Pada 2016, Agung melanjutkan, terlihat bahwa aspek keterjangkauan dan ketersediaan untuk Indonesia meningkat drastis sehingga menjadi aspek yang dominan mempengaruhi kenaikan nilai indeks secara keseluruhan. “Untuk aspek kualitas dan keamanan hampir tidak mengalami perubahan,” ujar Agung.
Agung menyatakan, kepuasaan petani pria di desa yang dilansir CSIS juga berkorelasi dengan peningkatan produksi pertanian terhadap ketahanan pangan. Berdasarkan survei Institute for Development of Economics and Finance (Indef) terhadap 1.200 petani di 254 desa, 63 kecamatan, 22 kabupaten, dan sembilan provinsi pada Maret 2016, sebanyak 75,83 persen petani menyatakan puas terhadap bantuan alat dan mesin pertanian. Selain itu, 79,99 persen petani menyatakan puas terhadap penyediaan subsidi, 76,80 persen petani puas terhadap kebijakan/program Kementerian Pertanian, dan 71,99 persen responden puas terhadap pembangunan infrastruktur pertanian.
Indikator lain yang mengamini hasil survey CSIS, kata Agung, adalah data statistik yang disampaikan Badan Pusat Statistik (BPS). Menurut BPS, pada kuartal II 2016, sektor pertanian mampu mendongkrak pertumbuhan ekonomi Indonesia mencapai 5,18 persen.
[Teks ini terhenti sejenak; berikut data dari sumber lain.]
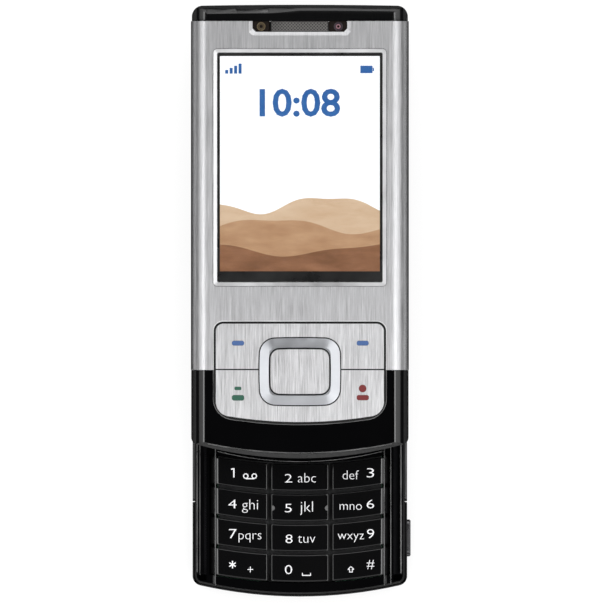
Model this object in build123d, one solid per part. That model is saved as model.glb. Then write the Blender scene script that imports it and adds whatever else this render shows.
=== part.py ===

Angka itu di atas prediksi semula yang berada di angka 4,9 persen.
BPS melalui Angka Ramalan Tetap (Atap) juga melansir Nilai Tukar Petani (NTP) pada Juni 2016 yang meningkat menjadi 101,47 dibandingkan NTP Juni 2015 yang berada di angka 100,52. “Ini artinya petani memiliki tabungan lebih banyak dan semua data serta fakta tersebut menampik pihak-pihak yang mengatakan bahwa nasib petani kian suram,” kata Agung.